He answered these questions, and others as well, in his universal law of gravitation. His insight is full of a lot of mathematics that might put you in a grave mood, but suffice it to say that while you might not understand his science, you understand gravity every time you fall down and go boom. And never fall up.

The fruit of his work – pun intended – was the Law of Gravitation. To understand what physics calls the most powerful force on Earth – other than love, which is the domain of metaphysics – he said that he stood on the shoulders of giants. This shoulder-standing should not be confused with Hatha Yoga teachers who do shoulder stands.

Years ago, when I developed the comic character The Wise Guy, the 4,000-year-old disembodied swami, he was delighting audiences with his maxim that, “It’s not gravity that keeps the heavenly bodies together; it’s levity.” You can google The Wise Guy; he’s the author of “The Lost Teachings of the Oy Veda.”

“Angels can fly because they can take themselves lightly.”

– G. K. Chesterton

If the understanding of gravity is among the greatest achievements in the long history of physics, perhaps the understanding of levity might be among the greatest achievements of the realm of metaphysics. The word “meta,” which comes from the Greek, means, among other things, beyond or transcending. So if gravity is connected to gravitation, perhaps levity is related to levitation.

The greatest metaphysical teacher who I had the privilege to study with was Maharishi Mahesh Yogi. And he taught that there were three fields of life – the field of action, which Newton understood; the field of thought, which Freud and the psychologists investigated; and the field of Being, which the yogis explored both intellectually and experientially. (By the way, I would be remiss if I failed to say that Maharishi was also reviving an ancient teaching of levitation taught by the great Yogi Patanjali that enables people to lift up off the ground. While not quite levitation – it’s closer to a kind of frog-like hopping – it is a rather extraordinary and, if I do say so myself, exhilarating experience.)

Having been trained by Maharishi to teach people how to connect to the transcendental field of Being through meditation, I have seen hundreds of times how it lightens the spirits of those learning to meditate. By way of full disclosure I taught Maharishi’s Transcendental Meditation for three decades, and Higher Self Healing Meditation (which I developed after so much TM teaching), for the last 10 years. I haven’t stood on the shoulders of giants, but I have witnessed the shoulders of so many hundreds of people – whether they were giants or dodgers – who I taught to meditate, just simply relax. People carry tremendous amounts of tension in their shoulders – all those shouldas and shoulds – and when tension leaves the body with each meditation, some of it leaves from there.
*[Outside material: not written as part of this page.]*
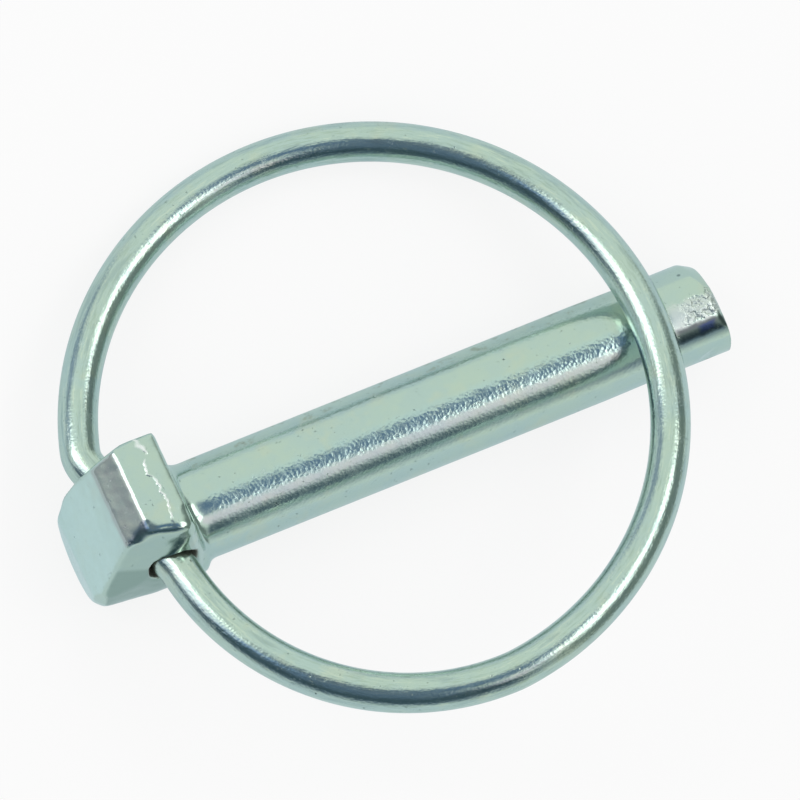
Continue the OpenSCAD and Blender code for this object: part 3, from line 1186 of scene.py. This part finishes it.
@dataclass
class Studio:
    """Pale floor, two soft panels and a pale tent with darker and paler parts.

    Attributes:
        camera: where the picture is taken from.
        away, shine: distance of the panels in metres, and their radiance.
        floor_size: size of the floor, in metres.
        tent, parts: colour of the tent in reflections, and what is laid over it in turn.
        floor, near_floor: colours of the floor itself, and of the floor in reflections.
        fill: brightness of the world on what isn't glossy.
        held_white, held_pale: shares of the floor that show and reflect plain colours.
    """

    camera: Camera
    away: float = 0.6
    shine: float = 1.65
    floor_size: float = 6.0
    tent: Colour = (0.82, 0.90, 0.85)
    parts: Sequence[Shade] = (
        Shade(0.0, (400.0, 380.0), (-2.0, -1.0), (22.0, 13.0), (0.15, 0.20, 0.27)),
        Shade(18.0, (44.0, 30.0), (5.0, 10.0), (36.0, 25.0), (0.13, 0.21, 0.34)),
        Shade(-110.0, (76.0, 62.0), (6.0, 14.0), (94.0, 62.0), (0.12, 0.18, 0.27)),
        Shade(-105.0, (70.0, 56.0), (22.0, 46.0), (72.0, 58.0), (0.05, 0.09, 0.12)),
        Shade(-28.0, (20.0, 9.0), (26.0, 33.0), (50.0, 40.0), (1.00, 0.88, 1.00)),
        Shade(-172.0, (15.0, 9.0), (13.0, 20.0), (46.0, 36.0), (0.30, 0.46, 0.78)),
        Shade(4.0, (50.0, 34.0), (48.0, 62.0), (104.0, 92.0), (0.20, 0.25, 0.24)),
        Shade(172.0, (44.0, 30.0), (64.0, 74.0), (98.0, 88.0), (0.44, 0.50, 0.52)),
        Shade(142.0, (20.0, 10.0), (52.0, 60.0), (92.0, 84.0), (0.31, 0.39, 0.50)),
        Shade(174.0, (18.0, 9.0), (24.0, 32.0), (58.0, 48.0), (1.15, 1.20, 1.32)),
    )
    floor: Colour = (0.9, 0.9, 0.9)
    near_floor: Colour = (0.59, 0.755, 0.82)
    fill: float = 0.75
    held_white: float = 0.82
    held_pale: float = 0.6

    def build(self) -> None:
        """Builds the floor, the world and the panels."""
        self._floor()
        self._world()
        for panel in Panel:
            self._panel(panel)

    def _floor(self) -> None:
        """Adds the floor: white to the camera, pale in reflections, with its shadows."""
        half = self.floor_size / 2
        mesh = bpy.data.meshes.new("floor")
        mesh.from_pydata(
            [(-half, -half, 0), (half, -half, 0), (half, half, 0), (-half, half, 0)],
            [],
            [(0, 1, 2, 3)],
        )
        floor = placed("floor", mesh)
        made = bpy.data.materials.new("floor")
        made.use_nodes = True
        kit = NodeKit(made.node_tree)
        kit.tree.nodes.clear()
        ray = kit.node("ShaderNodeLightPath")
        shown = kit.node("ShaderNodeBsdfDiffuse", None, {"Color": self.floor})
        for sort, colour, held in (
            ("Is Camera Ray", (1.0,) * 3, self.held_white),
            ("Is Glossy Ray", self.near_floor, self.held_pale),
        ):
            plain = kit.node("ShaderNodeEmission", None, {"Color": colour})
            share = kit.number(ray.outputs[sort]) * held
            shown = kit.node(
                "ShaderNodeMixShader", None, {0: share, 1: shown.outputs[0], 2: plain.outputs[0]}
            )
        kit.node("ShaderNodeOutputMaterial", None, {0: shown.outputs[0]})
        mesh.materials.append(made)

    def _world(self) -> None:
        """Builds the world: white to the camera, and the tent in reflections."""
        world = bpy.data.worlds.new("tent")
        bpy.context.scene.world = world
        world.use_nodes = True
        kit = NodeKit(world.node_tree)
        kit.tree.nodes.clear()
        ray = kit.node("ShaderNodeLightPath")
        way = kit.node("ShaderNodeTexCoord").outputs["Generated"]
        right, up, back = (kit.dot(way, axis) for axis in self.camera.axes())
        off = kit.maths("ARCCOSINE", back) * math.degrees(1.0)
        round_it = kit.maths("ARCTAN2", up, right) * math.degrees(1.0)
        seen: Any = self.tent
        for part in self.parts:
            turned = kit.maths("WRAP", round_it - part.towards, 180.0, -180.0)
            inside = kit.step(kit.maths("ABSOLUTE", turned), *part.half)
            inside = inside * kit.step(off, *part.near) * kit.step(off, *part.far)
            seen = kit.blend(inside, seen, part.colour)
        glossy = kit.blend(ray.outputs["Is Glossy Ray"], (self.fill,) * 3, seen)
        shown = kit.blend(ray.outputs["Is Camera Ray"], glossy, (1.0, 1.0, 1.0))
        lit = kit.node("ShaderNodeBackground", None, {"Color": shown})
        kit.node("ShaderNodeOutputWorld", None, {0: lit.outputs[0]})

    def _panel(self, panel: Panel) -> None:
        """Adds one soft panel that faces the object."""
        right, up, wide, high = panel.value
        data = bpy.data.lights.new(f"panel_{panel.name.lower()}", "AREA")
        data.shape = "RECTANGLE"
        data.size = 2 * self.away * math.tan(math.radians(wide / 2))
        data.size_y = 2 * self.away * math.tan(math.radians(high / 2))
        data.energy = self.shine * math.pi * data.size * data.size_y
        lamp = placed(data.name, data)
        back = self.camera.direction(right, up)
        rightward = np.cross(self.camera.axes()[1], back)
        rightward /= np.linalg.norm(rightward)
        axes = np.array([rightward, np.cross(back, rightward), back])
        aimed(lamp, axes, back * self.away)
        lamp.visible_camera = False


# ---------------- the whole


def main() -> None:
    """Builds the pin, the ring and the studio."""
    logging.basicConfig(level=logging.INFO, format="%(message)s")
    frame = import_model()
    bpy.context.scene.view_settings.view_transform = "Standard"

    hinge = Hinge()
    axes = PinFrame.of(frame["record"], hinge)
    camera = Camera()
    camera.build()
    Studio(camera).build()

    pin = ForgedPin(axes, hinge).build(frame["nodes"]["pin"])
    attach(pin, "pin")
    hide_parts("pin")
    log.info("pin_body: %d faces", len(pin.data.polygons))

    wire = WireRing(axes, hinge).build()
    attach(wire, "ring")
    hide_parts("ring")
    log.info("ring_wire: %d faces", len(wire.data.polygons))


if __name__ == "__main__":
    main()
Levity involves the awakening of a lightness of spirit. It’s not something that needs to be developed, a skill you have to learn that you don’t know, because you had it as an infant, a toddler, a small child. Eventually you were taught by parents and teachers to get serious, to stop having so much fun. In short, you were taught to be grave, and it very well might be that all those fatalities from heart disease occurred, in part, by taking life so very gravely.

As a class clown and eventually a stand-up comic years later, I’ve seen how taking things lightly adds inches to your smile. And probably years to your life, for as the Biblical maxim from Proverbs goes: “A light heart lives long.” As my favorite comedian, Groucho Marx put it, referring to the comedy of his brothers and himself, “Because we are laughed at, I don’t think people really understand how essential we are to their sanity.” Elsewhere, he noted, “If it weren’t for the brief respite we give the world with our foolishness, the world would see mass suicide in numbers that compare favorably with the death rate of the lemmings.” My second favorite comic genius was Charlie Chaplin, who had a most telling observation about whether life was grave or light. He wrote: “Life is a tragedy in close-up, but a comedy in long shot.”

In other words, being grave sends you faster to the grave. And being light sends you faster to the Light.